Fatima Abbas, 15; Bhaag Gill, 17; Justin Persaud, 17; Riley McMahon, 17; Emma McLachlan, 17; and Head of Student Services Marisa Mariella, 53
Members of the Celtic Circle at Bishop Ryan Catholic Secondary School in Hannon, Ont.
They stomp out the stigma surrounding mental illness.
By Katie Hewitt
In high school, reputation is everything – and mental illness tends to have a bad one. “No one should be judged for something that’s out of their control,” says Michaela Kelly. The Grade 12 student is a member of Celtic Circle, a peer group at Bishop Ryan Catholic Secondary School in Hannon, Ont., that is working to encourage dialogue and dispel stereotyping through iMatter: Taking Care of Teen Mental Health.
Given by the group’s 30 or so peer mentors, the lessons are delivered to the school’s Grade 9 religion classes. Through them, the younger students confront personal biases, build empathy and meet special guest speakers who’ve lived with mental illness.

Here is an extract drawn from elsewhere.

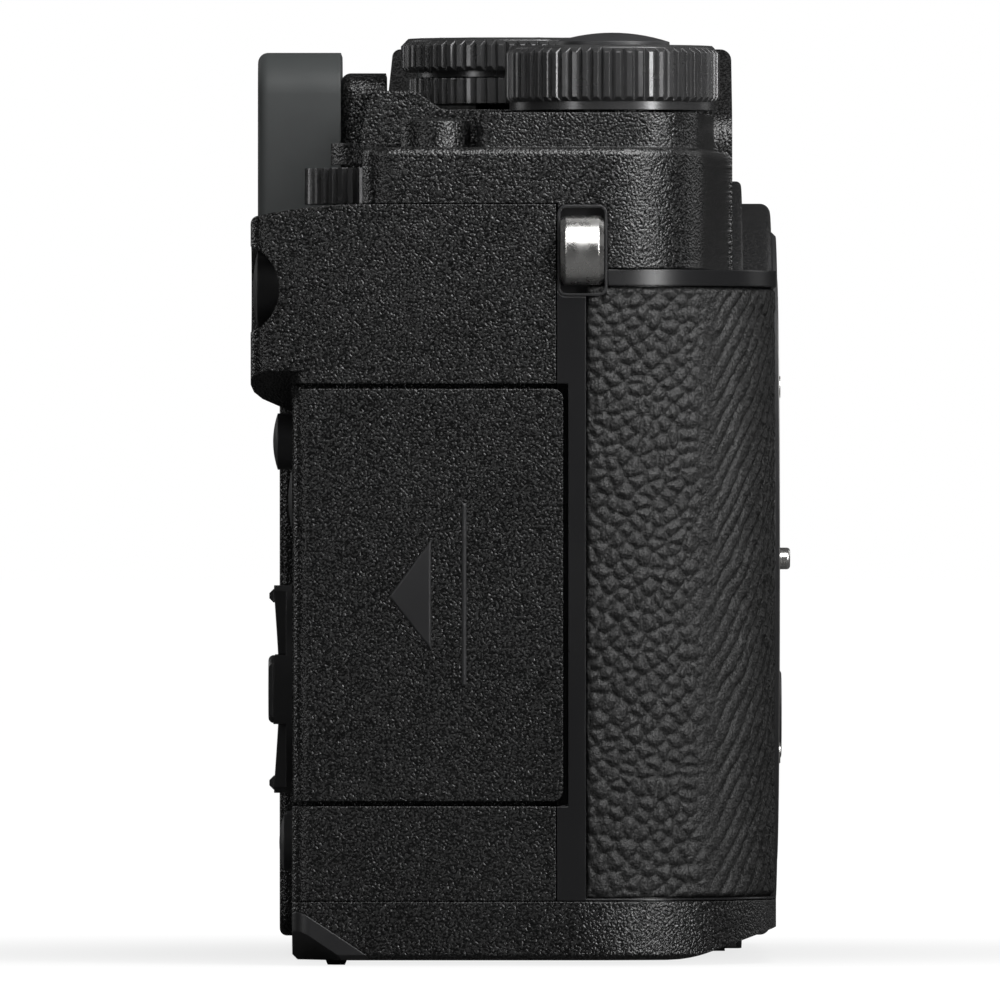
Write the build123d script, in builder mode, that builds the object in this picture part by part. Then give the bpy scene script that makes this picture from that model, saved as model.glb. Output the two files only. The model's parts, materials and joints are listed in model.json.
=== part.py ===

iMatter launched at Bishop Ryan in September 2013, facilitated by Marisa Mariella, head of student services. Celtic Circle has since spoken to close to 2,000 students and won a YMCA Peace Medal and the Sharon Johnston Champion of Mental Health Award for Youth.
Member Riley McMahon is confident that iMatter will have a “domino effect” as graduates take lessons from them. “In 10 years, mental health isn’t going to carry a stigma.”